When we make some change, there are sometimes visible bad results. These are a clue that there are likely also hidden bad results. If we come up with a solution targeted only at the visible bad results, we often leave the hidden bad results in place and make them harder to find and fix.

For example, the processing they do to vegetable oil makes it taste bad. The bad taste is a visible problem. It indicates the processed oil may be unhealthy. We’re lucky to have a warning we did something wrong. Some problems come with no warnings. However, companies responded by removing the bad taste from the oil. They didn’t take the warning seriously and investigate what hard-to-see problems it warns us of. And removing the taste in a factory hides the warning from consumers. Most consumers don’t know that they are eating something which tasted bad at an early stage in the process.

No consumer would think it was reasonable to take rotten food out of trash, which tastes bad, and then subject it to an industrial procedure which removes all the flavor – and then sell it to people who don’t know it used to taste bad. What’s done with vegetable oil is somewhat like that.

Another example involves the modern lifestyle and processed food diet in general. It led to some known problems. These problems were then dealt with. But maybe those problems were valuable warnings and a bunch of other less-visible problems were not dealt with. Concretely, they fortify some of our foods with things like vitamin A, C or D to address visible problems like scurvy or rickets. They know that their processing removed vitamins and other nutrients. Then they put a few things back into the food to prevent the most visible problems people have. But they don’t put all the missing nutrients back. And then consider the nutrients they know about and can re-add reasonably effectively. Vitamin supplements are often less effectively than eating whole foods containing the same vitamins. But even supposing it works, how much do they re-add? Enough to prevent visible problems. Not the optimal amount for health. Vitamin D recommendations and fortifications are based on studies of bone health and giving people enough to avoid rickets. However, vitamin D is useful for other things besides bone health, and the recommendations and fortifications are significantly lower than what our ancestors would have gotten from their diet and lifestyle (vitamin D comes partly from food and partly from sun exposure from UVB rays). So natural health and paleo diet type people recommend more vitamin D than the food companies fortify their foods with.

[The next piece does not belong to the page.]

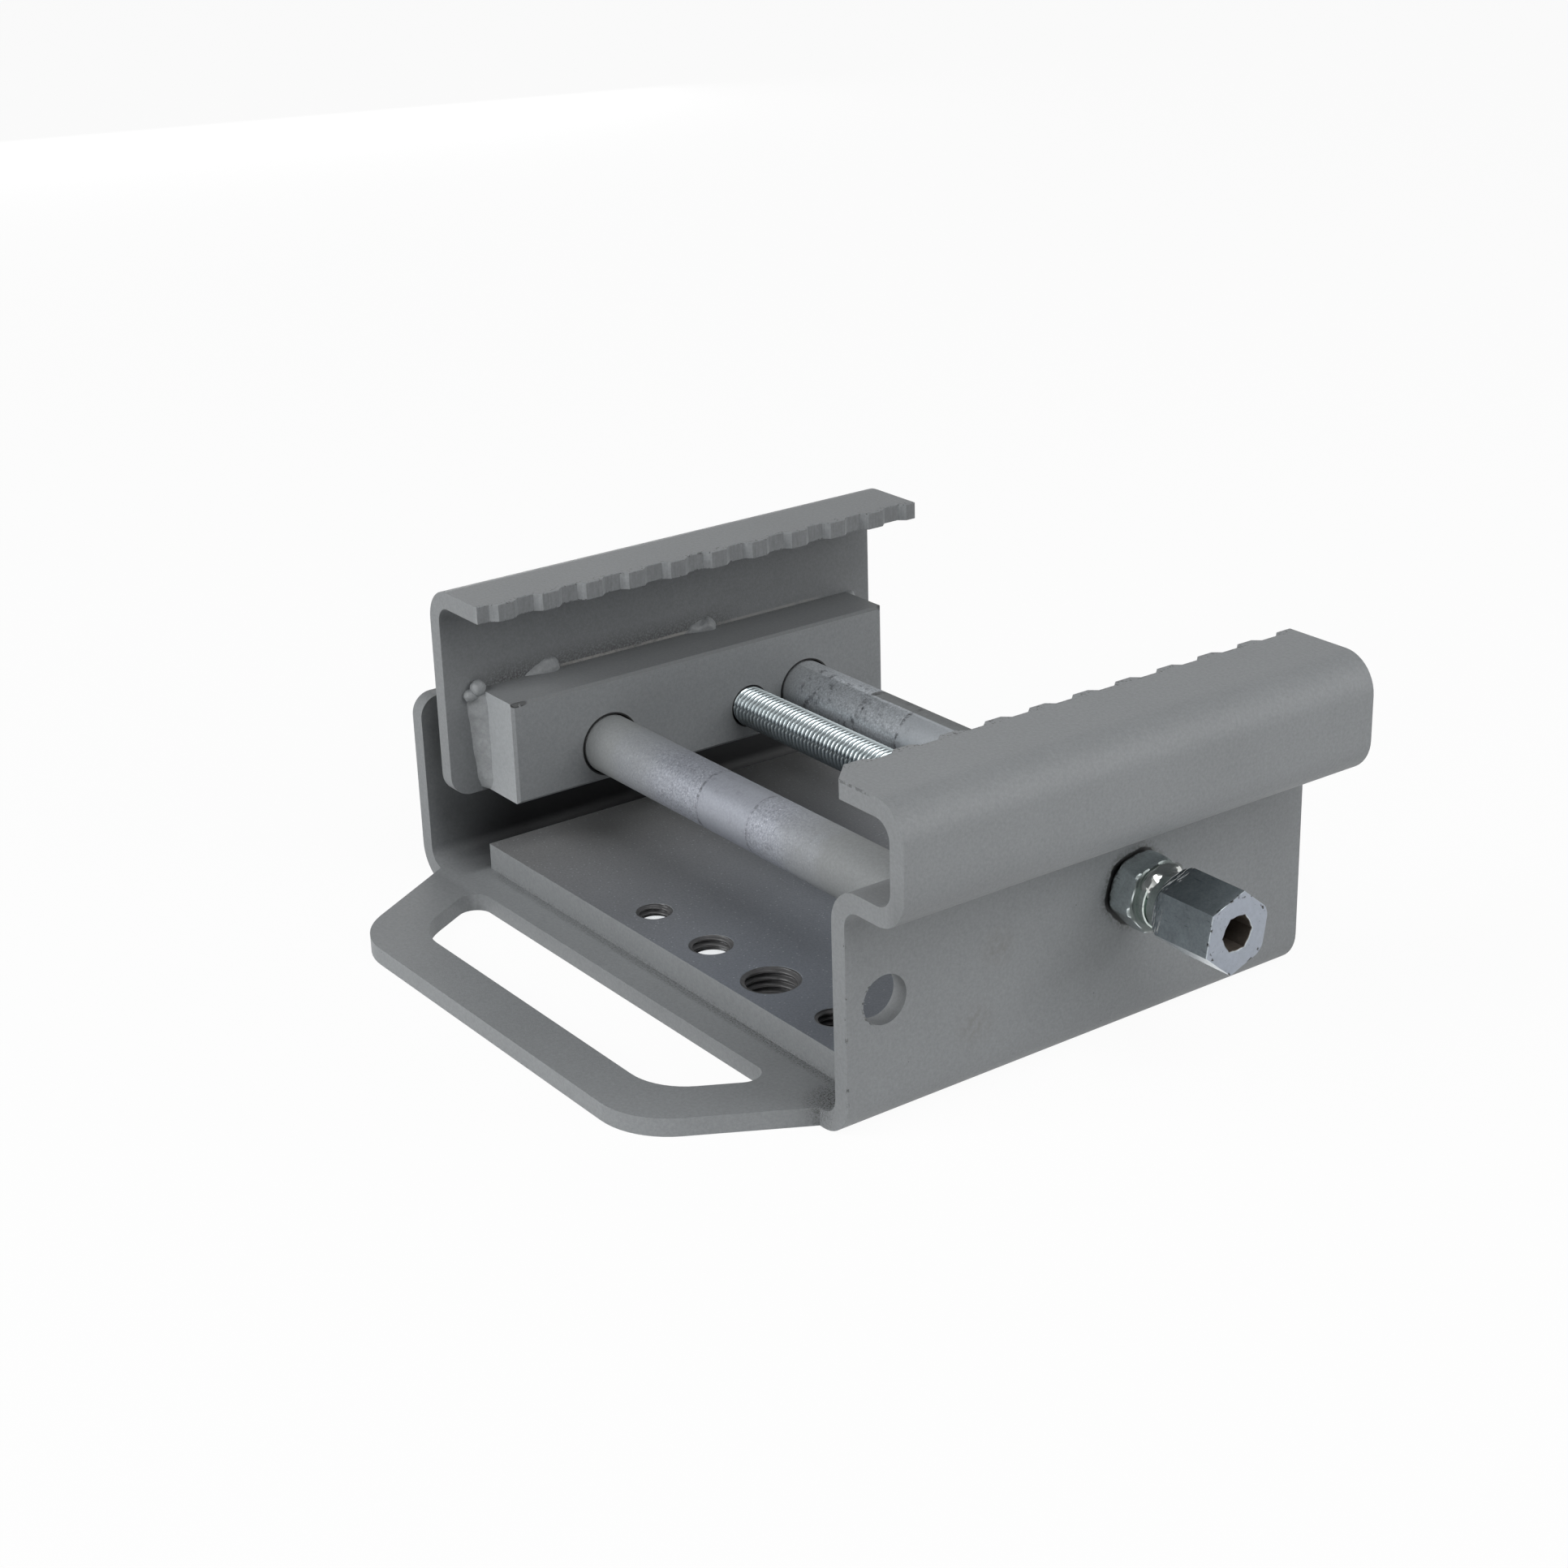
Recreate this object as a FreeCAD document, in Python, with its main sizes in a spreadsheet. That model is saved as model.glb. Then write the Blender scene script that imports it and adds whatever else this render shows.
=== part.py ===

Another example is I have heard that it’s bad to punish your dog for growling. Growling is an early warning sign of a problem. If you get your dog to stop growling, then it may e.g. attack another dog without warning. (I haven’t fact checked this.)

Sometimes we go out of our way to get early warnings. An example is bringing canaries into coal mines. You could see a canary dying as a problem and solve it by keeping the canary at home. But then it’d be harder to know about more important problems like gasses building up towards explosion in a mine. Solving the problem by keeping the canary at home seems absurd in this context, but people often take similar actions for other issues.

This is partly related to how a lot of problem solving is (often accidentally) aimed at symptoms rather than underlying causes. People often try to fix the immediate problem they see instead of digging deeper to understand what’s really going wrong. By fixing the visible problem, they can cover up some other problems, accidentally or intentionally. Problem symptoms should often be seen as valuable warnings that help us know where to investigate, rather than as things to get rid of ASAP.